## Dataset section
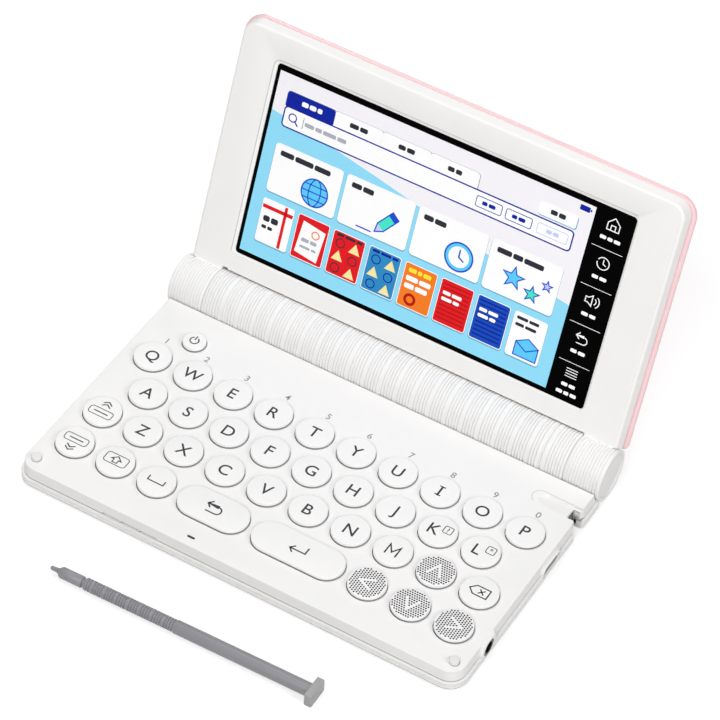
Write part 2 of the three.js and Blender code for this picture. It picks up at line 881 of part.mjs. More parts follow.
function lidOutline(half, top, inset) {
  return roundedOutline(
    inset - half, half - inset, 0, top - inset, smallestRadius, lidCornerRadius - inset,
  );
}

function barrelClear(radius) {
  return rod(-halfWidth - overrun, halfWidth + overrun, radius, barrelFacets * 2);
}

function glassOutline(grow) {
  return roundedOutline(
    -glassHalf - grow, glassHalf + grow, glassBottom - grow, glassTop + grow, glassCornerRadius + grow,
  );
}

function lidBezel() {
  const panel = loft([
    { outline: lidOutline(bezelHalf, bezelTop, 0), level: bezelBackD },
    { outline: lidOutline(bezelHalf, bezelTop, bezelDraft), level: faceD - bezelEdge },
    { outline: lidOutline(bezelHalf, bezelTop, bezelDraft + bezelEdge / 3), level: faceD - bezelEdge / 3 },
    { outline: lidOutline(bezelHalf, bezelTop, bezelDraft + bezelEdge), level: faceD },
  ]);
  const bevel = loft([
    { outline: glassOutline(fitGap), level: glassFaceD },
    { outline: glassOutline(windowBevel), level: faceD },
    { outline: glassOutline(windowBevel), level: faceD + overrun },
  ]);
  const seat = prism(glassOutline(fitGap), ledgeD, faceD);
  const display = prism(glassOutline(fitGap - displayLedge), bezelBackD - overrun, ledgeD + overrun);
  const hollow = prism(
    roundedOutline(
      bezelWall - bezelHalf, bezelHalf - bezelWall, lidCavityBottom, bezelTop - bezelWall,
      smallestRadius, lidCornerRadius - bezelWall,
    ),
    bezelBackD - overrun, faceD - bezelPlate,
  );
  const frame = cut(panel, [
    barrelClear(barrelRadius + lidBarrelGap), bevel, seat, display, hollow,
  ]);
  const neck = block(
    endInnerX, bezelHalf - bezelSlit, barrelRadius / 2, lidCavityBottom, bezelBackD, faceD,
  );
  const end = ribbedEnd();
  return join([frame, neck, mirrored(neck), end, mirrored(end)]);
}

function lidBackCover() {
  const shell = loft([
    { outline: lidOutline(coverHalf, lidReach, coverEdge * 2), level: coverBackD },
    { outline: lidOutline(coverHalf, lidReach, coverEdge / 2), level: coverBackD + coverEdge / 3 },
    { outline: lidOutline(coverHalf, lidReach, 0), level: coverBackD + coverEdge },
    { outline: lidOutline(coverHalf, lidReach, 0), level: coverFrontD },
  ]);
  const hollow = prism(
    roundedOutline(
      bezelWall - bezelHalf, bezelHalf - bezelWall, lidCavityBottom, bezelTop - bezelWall,
      smallestRadius, lidCornerRadius - bezelWall,
    ),
    coverBackD + coverFloor, coverFrontD + overrun,
  );
  return cut(shell, [barrelClear(barrelRadius + lidBarrelGap), hollow]);
}

function touchGlass() {
  return prism(glassOutline(0), glassBackD, glassFaceD);
}

function displayModule() {
  const front = glassBackD - fitGap;
  return prism(glassOutline(-displayLedge), front - displayThickness, front);
}

// Stylus along its own X axis, the nib's end at its origin
function stylus() {
  const holderStart = stylusNibLength;
  const holderEnd = holderStart + stylusHolderLength;
  const gripStart = holderEnd + stylusNeckLength;
  const gripEnd = gripStart + stylusGripLength;
  const ringPitch = stylusGripLength / stylusRingCount;
  const points = [
    [0, 0],
    [0, stylusNibRadius],
    [holderStart - stylusChamfer, stylusNibRadius],
    [holderStart, stylusNeckRadius],
    [holderStart + stylusChamfer, stylusHolderRadius],
    [holderEnd, stylusHolderRadius],
    [holderEnd, stylusNeckRadius],
    [gripStart, stylusNeckRadius],
    [gripStart, stylusGripRadius],
  ];
  for (let ring = 0; ring < stylusRingCount; ring += 1) {
    const start = gripStart + (ring + 0.5) * ringPitch - stylusRingWidth / 2;
    points.push(...[
      [start, stylusGripRadius],
      [start + stylusRingWidth / 2, stylusGripRadius - stylusRingDepth],
      [start + stylusRingWidth, stylusGripRadius],
    ]);
  }
  points.push([gripEnd, stylusGripRadius], [gripEnd + stylusChamfer, stylusRadius]);
  points.push([stylusLength, stylusRadius], [stylusLength, 0]);
  const headOutline = (inset) => roundedOutline(
    inset - stylusHeadWidth / 2, stylusHeadWidth / 2 - inset,
    inset - stylusHeadHeight / 2, stylusHeadHeight / 2 - inset, stylusHeadEdge,
  );
  const head = loft([
    { outline: headOutline(0), level: stylusLength - stylusHeadLength },
    { outline: headOutline(0), level: stylusLength - stylusHeadEdge },
    { outline: headOutline(stylusHeadEdge), level: stylusLength },
  ]).rotate([90, 0, 90]);
  return join([turned(points, stylusFacets), head]);
}

// Assembly

const caseWhite = { color: 0xefeeec, roughness: 0.5, metalness: 0 };
const keyWhite = { color: 0xf3f2f1, roughness: 0.45, metalness: 0 };
const barrelWhite = { color: 0xf0efee, roughness: 0.5, metalness: 0 };
const coverPink = { color: 0xf4c9ca, roughness: 0.3, metalness: 0 };
const glassBlack = { color: 0x08080a, roughness: 0.08, metalness: 0 };
const displayGrey = { color: 0x9fb8d8, roughness: 0.3, metalness: 0 };
const boardGreen = { color: 0x2f6b45, roughness: 0.6, metalness: 0 };
const matGrey = { color: 0xc9c9c6, roughness: 0.8, metalness: 0 };
const rubberGrey = { color: 0xb8b8b6, roughness: 0.9, metalness: 0 };
const plasticBlack = { color: 0x161617, roughness: 0.4, metalness: 0 };
const steel = { color: 0xb9bcc0, roughness: 0.3, metalness: 1 };
const cellGreen = { color: 0x3c7d57, roughness: 0.35, metalness: 0.4 };
const stylusGrey = { color: 0x96969b, roughness: 0.5, metalness: 0 };

function piece(name, body, finish) {
  const mesh = new THREE.Mesh(toGeometry(body), new THREE.MeshStandardMaterial(finish));
  mesh.name = name;
  return mesh;
}

const model = new THREE.Group();

model.add(
  piece('base_top_case', baseTopCase(), caseWhite),
  piece('base_bottom_case', baseBottomCase(), caseWhite),
  piece('battery_barrel', batteryBarrel(), barrelWhite),
  piece('battery_cover', batteryCover(), barrelWhite),
  piece('battery_cell_left', atBarrel(batteryCell(-fitGap / 2 - cellLength - cellNubLength)), cellGreen),
  piece('battery_cell_right', atBarrel(batteryCell(fitGap / 2)), cellGreen),
  piece('battery_contact_left', mirrored(batteryContact()), steel),
  piece('battery_contact_right', batteryContact(), steel),
  piece('hinge_shaft_left', mirrored(hingeShaft()), steel),
  piece('hinge_shaft_right', hingeShaft(), steel),
  piece('main_board', mainBoard(), boardGreen),
  piece('key_mat', keyMat(), matGrey),
  piece('speaker', speaker(), plasticBlack),
  piece('earphone_jack', earphoneJack(), plasticBlack),
  piece('data_port', dataPort(), steel),
  piece('foot_left', foot(footSideInset - halfWidth), rubberGrey),
  piece('foot_right', foot(halfWidth - footSideInset), rubberGrey),
  ...keys.map((key) => piece(key.name, keyCap(key), keyWhite)),
);

const lid = new THREE.Group();
lid.position.set(0, barrelAxisY, barrelAxisZ);
lid.rotation.x = lidTurn;
lid.add(
  piece('lid_bezel', lidBezel(), caseWhite),
  piece('lid_back_cover', lidBackCover(), coverPink),
  piece('touch_glass', touchGlass(), glassBlack),
  piece('display_module', displayModule(), displayGrey),
);
model.add(lid);

// The stylus rests on its head and on the front end of its grip
const pen = piece('stylus', stylus(), stylusGrey);
const gripStart = stylusNibLength + stylusHolderLength + stylusNeckLength;
const headStart = stylusLength - stylusHeadLength;
const gripDrop = stylusHeadHeight / 2 - stylusGripRadius * Math.cos(Math.PI / stylusFacets);
const stylusTilt = Math.asin(gripDrop / (headStart - gripStart));
pen.rotation.set(0, -stylusTilt, stylusTurn * toRadians, 'ZYX');
pen.position.set(stylusTipX, stylusTipY, stylusHeadHeight / 2 - headStart * Math.sin(stylusTilt));
model.add(pen);

// The origin is the middle of the footprint, on the table
const part = new THREE.Group();
part.add(model);
part.updateMatrixWorld(true);
const bounds = new THREE.Box3().setFromObject(part, true);
model.position.y = -(bounds.min.y + bounds.max.y) / 2;

export default part;
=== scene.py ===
import json
import math

import bmesh
import bpy
from mathutils import Matrix, Vector

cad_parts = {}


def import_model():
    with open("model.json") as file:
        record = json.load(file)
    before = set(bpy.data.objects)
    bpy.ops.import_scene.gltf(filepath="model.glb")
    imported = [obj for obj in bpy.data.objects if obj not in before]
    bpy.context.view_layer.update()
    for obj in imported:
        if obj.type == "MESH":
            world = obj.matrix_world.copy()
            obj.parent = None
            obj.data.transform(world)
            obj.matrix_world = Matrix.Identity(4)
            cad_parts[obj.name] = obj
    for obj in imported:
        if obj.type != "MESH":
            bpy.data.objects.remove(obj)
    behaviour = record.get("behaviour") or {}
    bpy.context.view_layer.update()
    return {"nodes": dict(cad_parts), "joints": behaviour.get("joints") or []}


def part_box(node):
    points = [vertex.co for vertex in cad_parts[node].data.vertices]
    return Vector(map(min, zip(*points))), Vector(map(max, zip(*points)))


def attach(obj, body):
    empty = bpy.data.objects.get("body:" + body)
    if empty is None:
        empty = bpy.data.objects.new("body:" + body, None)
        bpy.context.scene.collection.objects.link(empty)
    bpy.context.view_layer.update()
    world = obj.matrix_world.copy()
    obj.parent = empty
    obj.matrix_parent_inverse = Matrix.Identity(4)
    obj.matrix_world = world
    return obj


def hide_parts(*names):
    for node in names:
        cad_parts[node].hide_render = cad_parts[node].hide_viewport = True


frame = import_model()

# Looks of a pocket electronic dictionary. Lengths are in millimetres until a piece is placed.
# Base pieces are drawn with the front edge of the rim at y = 0. Lid pieces are drawn with the barrel's
# axis at v = 0, v up the screen and d out of its face.
MM = 0.001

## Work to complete
All lines above from the one containing "on the table" to the one containing "before = set(bpy.data.objects)" must be repeated exactly, both lines included, and no others.

## Written reply
// The origin is the middle of the footprint, on the table
const part = new THREE.Group();
part.add(model);
part.updateMatrixWorld(true);
const bounds = new THREE.Box3().setFromObject(part, true);
model.position.y = -(bounds.min.y + bounds.max.y) / 2;

export default part;
=== scene.py ===
import json
import math

import bmesh
import bpy
from mathutils import Matrix, Vector

cad_parts = {}


def import_model():
    with open("model.json") as file:
        record = json.load(file)
    before = set(bpy.data.objects)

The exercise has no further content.